The page withdrew, and Calverley, turning to the monk, asked hastily if he might reckon on his friendship.
"Thomas Calverley," replied John, "I believe you do love my sister, but I cannot force her inclinations;—I will not even strive to bias her mind; there is a sympathy in hearts predestined to unite, which attracts them towards each other;—if that secret sympathy exist not between you, ye are not destined to become as one."
"Then you will not seek to win her to my love," asked Calverley, impatiently.
"I will tell her," returned the monk, "that a love so devoted, so disinterested, deserves in return an affection as pure: but if, after all this, her heart still prefers the yeoman Holgrave, I will say no more."
"And, think you, I shall endure rejection without an effort?"
"It is now too late! Why, if your happiness rested upon her, did you defer declaring your love till the moment when she had promised to become the wife of another? Know you not, Thomas Calverley, that even as the rays of the bright sun dissolve the glittering whiteness of the winter snow, just so do kind words and patient love enkindle warm feelings in the bosom of the coldest virgin, and awaken sympathies in her heart that else might for ever unconsciously have slumbered."
"You talk strange language," replied Calverley in a voice that had lost all its assumed gentleness. "But—remember—I have not sought your sister's love to be thus baffled—remember!—--" Calverley was here interrupted by a quick knocking at the door.
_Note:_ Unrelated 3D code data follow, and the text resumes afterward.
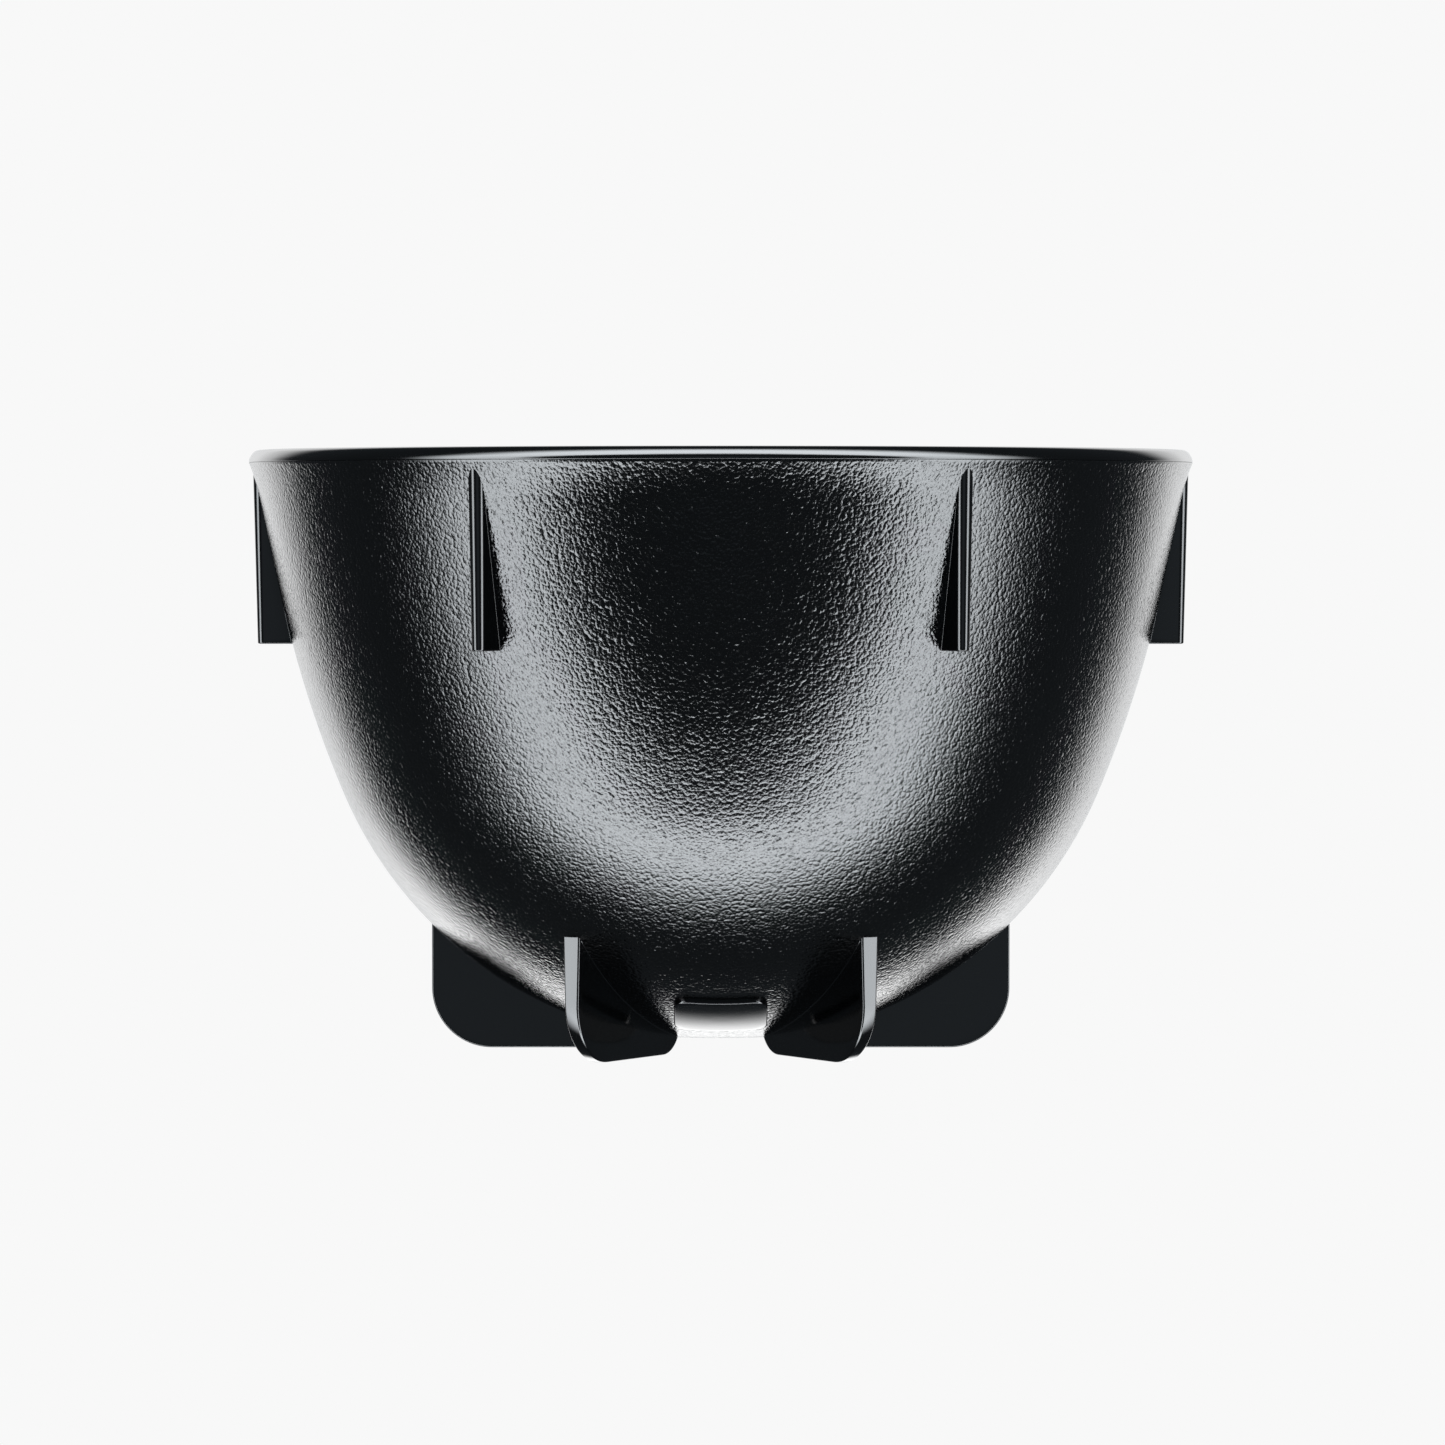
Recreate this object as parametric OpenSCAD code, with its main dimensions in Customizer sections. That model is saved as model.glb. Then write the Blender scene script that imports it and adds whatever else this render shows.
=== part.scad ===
// Hair colour mixing bowl: a deep round-bottomed bowl of black plastic.
// A polished rim band closes a grained wall. Upright ribs below the rim stop nested bowls
// from jamming, and radial fins under the round bottom are the feet.
// The frame: +Z up, origin on the bowl's axis in the plane of the feet's soles,
// and the raised mark faces -Y. All sizes are millimetres.

/* [Bowl] */
// Diameter across the rim's outer edge
rim_d = 130; // [108:1:156]
// Height from the soles of the feet to the top of the rim
bowl_h = 82.5; // [68.5:0.5:99]
// Thickness of the wall and the floor
wall = 2.2; // [1.6:0.05:2.8]
// Lean of the straight collar below the rim, off vertical
collar_lean = 13; // [10.5:0.5:16]
// Radius of the curve between the collar and the round bottom, seen in section
side_r = 150; // [120:5:180]
// Lean, off vertical, where that curve runs into the round bottom
knuckle_angle = 23; // [19:0.5:27.5]

/* [Rim] */
// Height of the polished band
rim_band_h = 1.75; // [1.4:0.05:2.1]
// How far the band's outer edge stands out past the collar
lip_reach = 0.3; // [0.2:0.05:0.5]
// Radius of the hollow curve that carries the collar out to the band
lip_flare_r = 5.5; // [4.5:0.5:7]
// Rounding of the band's inner edge
rim_inner_round = 0.35; // [0.2:0.05:0.4]

/* [Base] */
// Gap between the flat base and what the bowl stands on
base_gap = 2.2; // [1.8:0.1:2.7]
// Depth of the round bottom that the flat base cuts off
base_cut = 1.45; // [1.2:0.05:1.8]
// Diameter of the dimple around the moulding gate
gate_dimple_d = 7; // [5:0.5:9]
// Depth of that dimple
gate_dimple_depth = 0.5; // [0.3:0.1:0.8]
// Diameter of the stub that the gate leaves
gate_stub_d = 2; // [1.5:0.1:2.5]

/* [Stacking ribs] */
// Number of ribs
rib_count = 6; // [3:1:8]
// How far a nested bowl stands above the one below
stack_pitch = 26.7; // [22:0.1:32.1]
// Distance of a rib's outer face inside the rim's edge, at the top
rib_inset_top = 0.7; // [0.6:0.05:1]
// The same distance at the rib's sole
rib_inset_sole = 1.05; // [1:0.05:1.4]
// Thickness of a rib at the top
rib_t_top = 2.4; // [2:0.1:3]
// Thickness of a rib at its sole
rib_t_sole = 1.8; // [1.5:0.1:2.2]

/* [Feet] */
// Number of feet
foot_count = 6; // [3:1:8]
// Radius from the axis to a foot's outer edge
foot_r = 39.9; // [33:0.1:48]
// Rounding of a foot's outer corner
foot_corner_r = 8.3; // [6:0.1:10]
// Radius from the axis to a foot's inner end
foot_inner_r = 12.6; // [12:0.1:15]
// Rounding of a foot's inner corner
foot_inner_round = 4.3; // [3.5:0.1:5]
// Thickness of a foot where it leaves the bowl
foot_t_top = 2.6; // [2:0.1:3.2]
// Thickness of a foot at its sole
foot_t_sole = 1.7; // [1.4:0.1:2.1]

/* [Mark] */
// Width of the raised pad
pad_w = 12.6; // [11.6:0.2:13.4]
// Length of the raised pad
pad_l = 10.2; // [9:0.2:11]
// Radius of the circle that trims the pad's corners, as a share of their distance from its centre
pad_trim = 0.9; // [0.88:0.01:0.95]
// Height of the pad above the round bottom
pad_relief = 0.7; // [0.5:0.1:1]
// Distance of the pad's middle from the axis
mark_r = 24; // [22:0.5:27]

/* [Hidden] */
// Sides of the facets that draw each kind of curve
section_fn = 360;
turn_fn = 180;
small_fn = 48;

rim_r = rim_d / 2;
lip_z = bowl_h - rim_band_h;
collar_top_r = rim_r - lip_reach;

// The outer section is an arc, an arc and a straight line, each tangent to the next. The
// crown's centre is on the axis. The side's arc turns from the knuckle's lean to the
// collar's, and the crown's radius brings the line through [collar_top_r, lip_z].
crown_low_z = base_gap - base_cut;
side_rise = side_r * (sin(knuckle_angle) - sin(collar_lean));
side_run = side_r * (cos(collar_lean) - cos(knuckle_angle));
crown_r = (collar_top_r - side_run - (lip_z - crown_low_z - side_rise) * tan(collar_lean))
          / (cos(knuckle_angle) - (1 - sin(knuckle_angle)) * tan(collar_lean));
crown_z = crown_low_z + crown_r;
side_c = [(crown_r - side_r) * cos(knuckle_angle),
          crown_z + (side_r - crown_r) * sin(knuckle_angle)];

// The flare's arc touches the collar from outside and ends at the lip's edge.
lip_off_collar = lip_reach * cos(collar_lean);
flare_rise = sqrt(2 * lip_flare_r * lip_off_collar - pow(lip_off_collar, 2));
collar_normal = [cos(collar_lean), -sin(collar_lean)];
collar_up = [sin(collar_lean), cos(collar_lean)];
flare_c = [rim_r, lip_z] + (lip_flare_r - lip_off_collar) * collar_normal - flare_rise * collar_up;
flare_foot = flare_c - lip_flare_r * collar_normal;

// The flat inside floor, which is also the size of the base disc.
floor_z = base_gap + wall;
floor_r = sqrt(pow(crown_r - wall, 2) - pow(crown_z - floor_z, 2));

rib_sole_z = bowl_h - stack_pitch;
foot_root_z = crown_z - sqrt(pow(crown_r, 2) - pow(foot_r, 2)) + wall;

polished_black = [0.07, 0.075, 0.08];
grained_black = [0.11, 0.115, 0.12];

// Radius at height z of the collar's surface, moved inwards by inset.
function collar_section_r(z, inset) =
    collar_top_r - (lip_z - z) * tan(collar_lean) - inset / cos(collar_lean);

// Half the section of the bowl's body up to height top_z, moved inwards by inset.
module body_section(inset, top_z) {
    knuckle_z = crown_z - (crown_r - inset) * sin(knuckle_angle);
    collar_z = side_c[1] - (side_r - inset) * sin(collar_lean);
    intersection() {
        translate([0, crown_z]) circle(r = crown_r - inset, $fn = section_fn);
        translate([0, base_gap + inset]) square([rim_r, knuckle_z - base_gap - inset]);
    }
    intersection() {
        translate(side_c) circle(r = side_r - inset, $fn = section_fn * 3);
        translate([0, knuckle_z]) square([rim_r, collar_z - knuckle_z]);
    }
    polygon([[0, collar_z], [collar_section_r(collar_z, inset), collar_z],
             [collar_section_r(top_z, inset), top_z], [0, top_z]]);
}

// The small wedge that carries the collar out to the lip's edge.
module flare_section() {
    root_r = flare_foot[0] - wall / 2;
    difference() {
        polygon([[root_r, flare_foot[1]], flare_foot, [rim_r, lip_z], [root_r, lip_z]]);
        translate(flare_c) circle(r = lip_flare_r, $fn = section_fn);
    }
}

// Everything inside the bowl's outer surface below the rim band, as one solid.
module body_solid() {
    rotate_extrude($fn = turn_fn) {
        body_section(0, lip_z);
        flare_section();
    }
}

module bowl_wall() {
    color(grained_black)
    rotate_extrude($fn = turn_fn)
    difference() {
        union() {
            body_section(0, lip_z);
            flare_section();
        }
        body_section(wall, bowl_h);
        square([floor_r, floor_z + wall]);
    }
}

module rim_band() {
    inner_edge_r = collar_section_r(bowl_h - rim_inner_round, wall);
    color(polished_black)
    rotate_extrude($fn = turn_fn)
    difference() {
        union() {
            translate([0, lip_z]) square([rim_r - rim_band_h, rim_band_h]);
            intersection() {
                translate([rim_r - rim_band_h, lip_z]) circle(r = rim_band_h, $fn = section_fn);
                translate([0, lip_z]) square([rim_r, rim_band_h]);
            }
        }
        body_section(wall, bowl_h);
        difference() {
            translate([0, bowl_h - rim_inner_round])
                square([inner_edge_r + rim_inner_round, rim_inner_round * 2]);
            translate([inner_edge_r + rim_inner_round, bowl_h - rim_inner_round])
                circle(r = rim_inner_round, $fn = section_fn);
        }
    }
}

module base_disc() {
    color(polished_black)
    union() {
        difference() {
            translate([0, 0, base_gap]) cylinder(r = floor_r, h = wall, $fn = turn_fn);
            translate([0, 0, base_gap - gate_dimple_depth])
                cylinder(d = gate_dimple_d, h = gate_dimple_depth * 2, $fn = small_fn);
        }
        translate([0, 0, base_gap + gate_dimple_depth / 3])
            cylinder(d = gate_stub_d, h = gate_dimple_depth, $fn = small_fn);
    }
}

// A radial plate along +X. The child is its side view, in radius and height.
// Its thickness runs from t_low at height z_low to t_high at height z_high.
module tapered_plate(r_max, z_low, t_low, z_high, t_high) {
    intersection() {
        rotate([90, 0, 0])
            linear_extrude(height = 2 * max(t_low, t_high), center = true) children();
        rotate([90, 0, 90])
            linear_extrude(height = r_max)
            polygon([[-t_low / 2, z_low], [t_low / 2, z_low],
                     [t_high / 2, z_high], [-t_high / 2, z_high]]);
    }
}

module stacking_rib(i) {
    color(polished_black)
    rotate([0, 0, (i - 1) * 360 / rib_count])
    difference() {
        tapered_plate(rim_r, rib_sole_z, rib_t_sole, lip_z, rib_t_top)
            polygon([[0, rib_sole_z], [rim_r - rib_inset_sole, rib_sole_z],
                     [rim_r - rib_inset_top, lip_z], [0, lip_z]]);
        body_solid();
    }
}

// Side view of a foot: a flat sole between two rounded corners.
module foot_side() {
    difference() {
        translate([foot_inner_r, 0]) square([foot_r - foot_inner_r, foot_root_z]);
        difference() {
            translate([foot_r - foot_corner_r, 0]) square(foot_corner_r);
            translate([foot_r - foot_corner_r, foot_corner_r])
                circle(r = foot_corner_r, $fn = section_fn);
        }
        difference() {
            translate([foot_inner_r, 0]) square(foot_inner_round);
            translate([foot_inner_r + foot_inner_round, foot_inner_round])
                circle(r = foot_inner_round, $fn = section_fn);
        }
    }
}

module foot(i) {
    color(polished_black)
    rotate([0, 0, (i - 1) * 360 / foot_count])
    difference() {
        tapered_plate(foot_r, 0, foot_t_sole, foot_root_z, foot_t_top) foot_side();
        body_solid();
    }
}

// The pad's outline: a rectangle whose corners are trimmed by a circle about its middle.
module pad() {
    intersection() {
        square([pad_w, pad_l], center = true);
        circle(r = norm([pad_w, pad_l]) / 2 * pad_trim, $fn = turn_fn);
    }
}

module raised_mark() {
    tilt = asin(mark_r / crown_r);
    color(polished_black)
    difference() {
        intersection() {
            translate([0, 0, crown_z]) sphere(r = crown_r + pad_relief, $fn = turn_fn);
            translate([0, 0, crown_z])
                rotate([180 - tilt, 0, 0])
                translate([0, 0, crown_r - wall])
                linear_extrude(height = wall + pad_relief * 2)
                pad();
        }
        body_solid();
    }
}

bowl_wall();
rim_band();
base_disc();
raised_mark();
for (i = [1:rib_count])
    stacking_rib(i);
for (i = [1:foot_count])
    foot(i);
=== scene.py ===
"""Hair colour mixing bowl: its finished surfaces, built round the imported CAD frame.

The bowl is one moulding of black plastic. Each class below builds one region of it as its own
piece: the grained wall, the polished rim band, the base disc, the stacking ribs, the feet and the
raised mark. Sizes are metres in the frame's axes: +Z up, the bowl's axis on Z, the soles at 0, and
the raised mark facing -Y.
"""

import logging
import math
from dataclasses import dataclass, field
from enum import Enum

import bmesh
import bpy
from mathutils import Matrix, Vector

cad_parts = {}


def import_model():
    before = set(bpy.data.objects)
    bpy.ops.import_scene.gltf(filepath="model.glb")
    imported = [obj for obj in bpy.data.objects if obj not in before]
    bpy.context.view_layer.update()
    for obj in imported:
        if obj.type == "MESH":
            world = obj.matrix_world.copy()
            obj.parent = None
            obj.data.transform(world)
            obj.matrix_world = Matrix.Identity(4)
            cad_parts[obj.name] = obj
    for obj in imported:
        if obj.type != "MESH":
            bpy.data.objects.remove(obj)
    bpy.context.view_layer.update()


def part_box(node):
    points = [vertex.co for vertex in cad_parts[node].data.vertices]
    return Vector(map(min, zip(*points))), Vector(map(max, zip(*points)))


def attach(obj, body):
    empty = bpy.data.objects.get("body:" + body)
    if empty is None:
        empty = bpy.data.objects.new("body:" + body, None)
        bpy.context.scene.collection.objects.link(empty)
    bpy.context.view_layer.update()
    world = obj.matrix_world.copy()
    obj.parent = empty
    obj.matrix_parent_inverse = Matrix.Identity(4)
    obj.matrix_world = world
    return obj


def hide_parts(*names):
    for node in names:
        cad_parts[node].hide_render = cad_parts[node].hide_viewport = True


MM = 0.001
BODY = "root"
GRAIN_ATTRIBUTE = "grain"
HAIRLINES = (0.62, 0.72)
WORN_PATCHES = (0.45, 0.7)
NOISE_MIDDLE = 0.5
LOG = logging.getLogger("hair_colour_bowl")

Point = tuple[float, float]
Socket = bpy.types.NodeSocket


class Texture(Enum):
    """How a stretch of the wall's section was finished in the mould."""

    SMOOTH = 0.0
    GRAINED = 1.0


class Slot(Enum):
    """The record's material slots."""

    GRAINED = "grained_plastic"
    POLISHED = "polished_plastic"


# ---------------------------------------------------------------- node trees


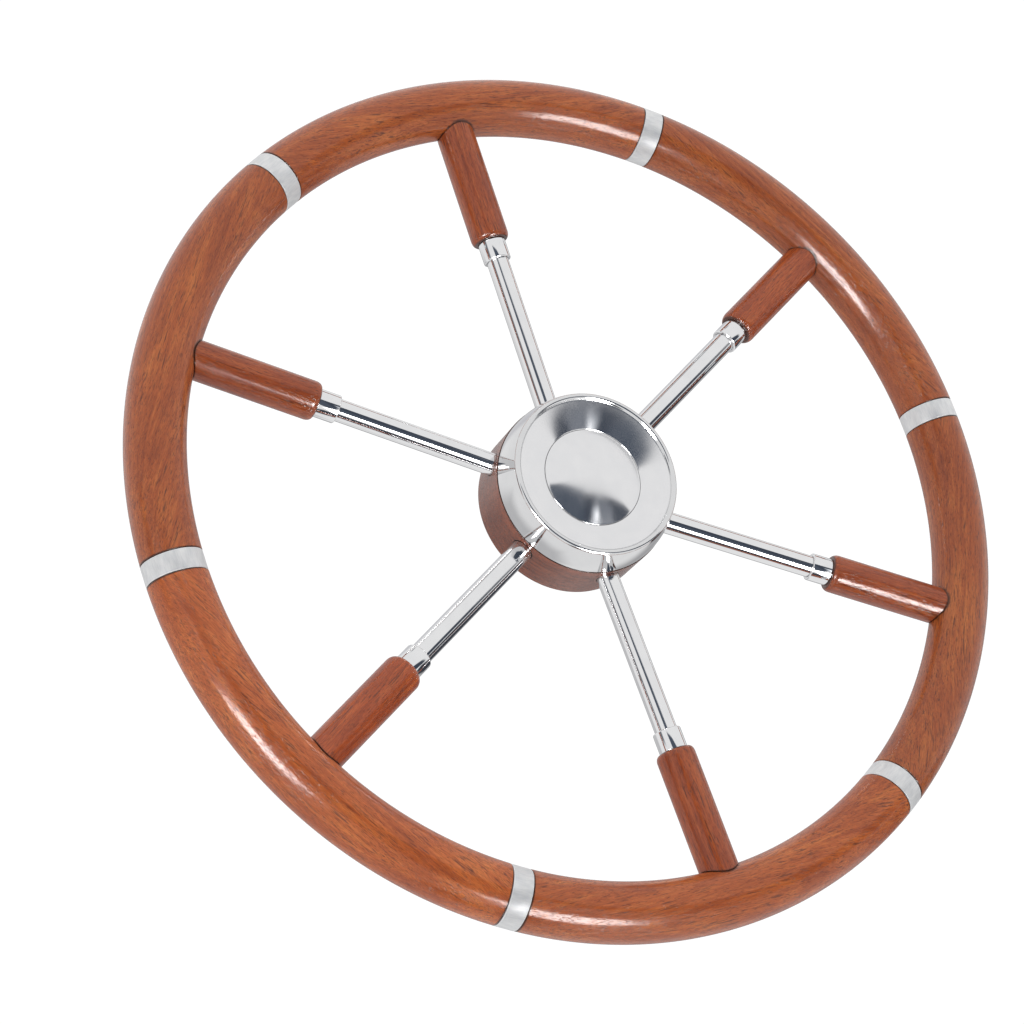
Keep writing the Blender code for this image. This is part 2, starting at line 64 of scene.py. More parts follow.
# -------- sizes read from the frame


def node_points(node):
    """A CAD node's points."""
    return [vert.co.copy() for vert in frame["nodes"][node].data.vertices]


class Extent:
    """How far a CAD node reaches along an axis (back, front) and from it (inner, outer)."""

    def __init__(self, node, origin, direction):
        offsets = [point - origin for point in node_points(node)]
        along = [offset.dot(direction) for offset in offsets]
        away = [(offset - offset.dot(direction) * direction).length for offset in offsets]
        self.back = min(along)
        self.front = max(along)
        self.inner = min(away)
        self.outer = max(away)


def spoke_line(number):
    """Where a spoke's axis crosses the shaft's axis, and its direction, from the ends of its tube."""
    points = sorted(node_points(f"spoke_tube_{number}"), key=lambda point: math.hypot(point.x, point.z))
    half = len(points) // 2
    near = sum(points[:half], Vector()) / half
    far = sum(points[half:], Vector()) / half
    direction = (far - near).normalized()
    across = Vector((direction.x, 0.0, direction.z))
    origin = near - direction * (Vector((near.x, 0.0, near.z)).dot(across) / across.length_squared)
    return origin, direction


SEGMENT_LOW, SEGMENT_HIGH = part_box("rim_segment_1")
RIM_SECTION = (SEGMENT_HIGH.y - SEGMENT_LOW.y) / 2.0
RIM_PLANE = (SEGMENT_HIGH.y + SEGMENT_LOW.y) / 2.0
RIM_RADIUS = SEGMENT_HIGH.z - RIM_SECTION
HUB = {name: Extent(name, SHAFT, FORWARD) for name in
       ("hub_ring", "hub_boss", "hub_shell", "shell_flange", "centre_cap", "cap_seal")}
SHAFT_MOUNT = next(mount for mount in frame["record"]["mounts"] if mount["name"] == "shaft_bore")
SPOKE_LINES = {number: spoke_line(number) for number in SPOKES}
TUBE = Extent("spoke_tube_1", *SPOKE_LINES[1])
FERRULE = Extent("spoke_ferrule_1", *SPOKE_LINES[1])
HANDLE = Extent("spoke_handle_1", *SPOKE_LINES[1])
ROD = Extent("spoke_rod_1", *SPOKE_LINES[1])


# -------- mesh tools


def turns(count):
    """Equal angles right round."""
    return [FULL_TURN * index / count for index in range(count)]


def axis_matrix(origin, direction, side=-FORWARD):
    """Places a mesh turned about X: its X axis points along direction, its Z axis near side."""
    along = direction.normalized()
    across = side.cross(along).normalized()
    up = along.cross(across)
    matrix = Matrix((along, across, up)).transposed().to_4x4()
    matrix.translation = origin
    return matrix


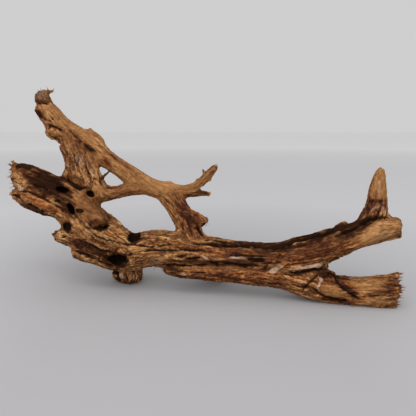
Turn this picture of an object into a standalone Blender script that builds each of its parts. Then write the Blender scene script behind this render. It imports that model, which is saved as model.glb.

"Remember, father John," he continued, pausing ere he unclosed the door, and speaking rapidly, "that mine is not the love of a boy—that Thomas Calverley is not one whom it is safe to trifle with—that Margaret is a bondwoman—and that her freedom is in my hands—remember!"
He repeated the last word in a tone of menace, and with a look that seemed to dare the monk to sanction the union of his sister with Holgrave. He opened the door, but, ere he passed through, his eye caught an expression of proud contempt flashing in the dark hazel eyes, and curving in the half-smiling lip of the man he had thus defied;—and prudence whispered, that he had not properly estimated the character of the priest.